Luca è l’umanità ad un bivio.

I personaggi inverano le mille sfaccettature della coscienza umana: zio Umberto la razionalità e la giustizia; Lilia la disperazione che divelle corpo e spirito; Mara la paura che cancella il raziocinio e porta a compiere feroci ingiustizie: ma Luca accetta il Fato, il Destino.

Un lucore religioso permea la narrazione, un senso di trascendenza e di Provvidenza quasi manzoniana. La famiglia è il luogo dove si custodiscono i patimenti delle persone, si lenisce l’orrore, si ricompongono percorsi travolti dall’imprevedibile. La vita anche dei delinquenti può essere ripresa centimetro per centimetro, sottratta al Male.

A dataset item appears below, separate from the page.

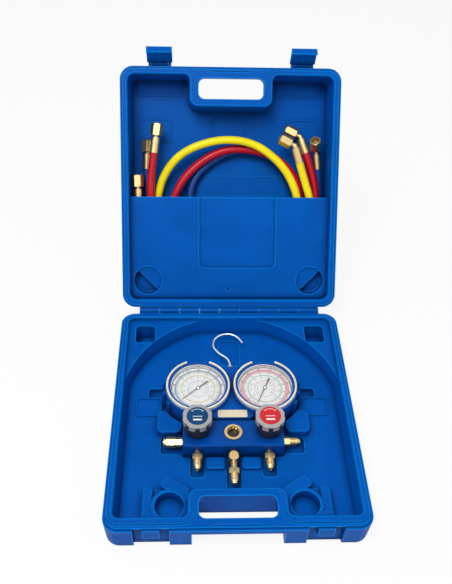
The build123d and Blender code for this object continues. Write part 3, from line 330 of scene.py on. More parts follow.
def moulded_plastic(name, colour, roughness, grain=1100.0, grain_depth=0.00006, edge=0.0012, gloss=0.35,
                    edge_wear_and_highlight=0.45):
    """Moulded plastic: fine grain, soft flow mottling, small scuffs, edges paler as wear and painted
    highlight, and grooves darker as painted shade.

    A paler edge keeps the colour's own hue: what the colour has none of stays at nothing."""
    finish = Finish(name, colour, roughness)
    finish.shader.inputs["Specular IOR Level"].default_value = gloss
    flow = finish.noise(14.0, 4.0, 0.55, distortion=0.8)
    tone = finish.mixed(finish.ranged(flow, 0.35, 0.65, 0.0, 1.0), shade(colour, 0.92), shade(colour, 1.07))
    # Wear and painted highlight: sharp convex edges, kept out of grooves, turn paler, up to a colour 1.7
    # times as bright.
    worn_and_highlit_edges = finish.times(finish.edge_mask(edge), finish.openness(GROOVE_REACH / 3, 0.86, 0.97, 0.0, edge_wear_and_highlight))
    tone_worn_and_highlit = finish.mixed(worn_and_highlit_edges, tone, tuple(c * 1.7 + 0.12 if c > 0 else 0.0 for c in colour))
    # Painted shade: the colour darkens towards 0.45 of itself where near walls close in a groove or corner.
    clear_of_painted_shade = finish.openness(GROOVE_REACH, 0.5, 0.95, 0.0, 1.0)
    finish.base(finish.mixed(clear_of_painted_shade, shade(colour, 0.45), tone_worn_and_highlit))
    finish.roughened(finish.noise(90.0, 5.0, 0.6), roughness - 0.08, roughness + 0.1)
    finish.bumped(finish.noise(grain, 2.0, 0.5), grain_depth)
    finish.bumped(finish.noise(38.0, 2.0, 0.5), grain_depth * 3, 0.5)
    return finish.material


def polished_metal(name, colour, roughness, tarnish, amount):
    """Machined metal: fine tool marks, patches of tarnish up to an amount, and uneven polish."""
    finish = Finish(name, colour, roughness, 1.0)
    stain = finish.noise(120.0, 5.0, 0.6, distortion=0.4)
    finish.base(finish.mixed(finish.ranged(stain, 0.45, 0.8, 0.0, amount), colour, tarnish))
    marks = finish.noise(900.0, 3.0, 0.5)
    finish.roughened(marks, roughness - 0.07, roughness + 0.12)
    finish.bumped(marks, 0.00003, 0.6)
    return finish.material


def coated_rubber(name, colour):
    """Extruded hose cover: a slightly glossy skin with fine pits and uneven shine."""
    finish = Finish(name, colour, HOSE_ROUGHNESS)
    finish.shader.inputs["Specular IOR Level"].default_value = 0.3
    finish.shader.inputs["Coat Weight"].default_value = 0.1
    finish.shader.inputs["Coat Roughness"].default_value = 0.2
    tone = finish.noise(45.0, 3.0, 0.5)
    patches = finish.ranged(tone, 0.35, 0.65, 0.0, 1.0)
    finish.base(finish.mixed(patches, shade(colour, 0.9), shade(colour, 1.05)))
    finish.roughened(finish.noise(300.0, 3.0, 0.5), HOSE_ROUGHNESS - 0.06, HOSE_ROUGHNESS + 0.1)
    finish.bumped(finish.noise(700.0, 2.0, 0.5), 0.00005)
    return finish.material


def ringed_dial(name, centre, rings, ground):
    """A printed dial: the colour depends on the distance from the dial's centre, in constant steps, as
    rings (inner radius, outer radius, colour) on a plain ground. The sheet is a little soiled."""
    finish = Finish(name, ground, 0.5)
    place = finish.moved(location=(-centre[0] * MM, -centre[1] * MM, 0), scale=(1, 1, 0))
    length = finish.node("ShaderNodeVectorMath", operation="LENGTH")
    finish.link(place, length.inputs[0])
    reach = finish.ranged(length.outputs["Value"], 0.0, DIAL_R * MM, 0.0, 1.0)
    ramp = finish.node("ShaderNodeValToRGB")
    ramp.color_ramp.interpolation = "CONSTANT"
    steps = ramp.color_ramp.elements
    steps[0].position, steps[0].color = 0.0, (*ground, 1.0)
    steps.remove(steps[1])
    for inner, outer, colour in rings:
        steps.new(inner / DIAL_R).color = (*colour, 1.0)
        steps.new(outer / DIAL_R).color = (*ground, 1.0)
    finish.link(reach, ramp.inputs[0])
    soil = finish.ranged(finish.noise(220.0, 4.0), 0.4, 0.7, 0.0, 0.08)
    finish.base(finish.mixed(soil, ramp.outputs[0], shade(ground, 0.7)))
    finish.bumped(finish.noise(1500.0, 2.0), 0.00002, 0.4)
    return finish.material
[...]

Questo è il romanzo sull’abbandono e la solitudine, sulla rassegnazione e la disperazione, sul riscatto e la rivincita.

Il perdono è la stella intorno alla quale roteano le vicissitudini raccontate dalla Recchia: il funerale di Lilia estetizza il perdono. Le ultime pagine galleggiano nell’aria per ore, giorni, e forse più.

La verità è che il perdono e la speranza sono fratelli gemelli.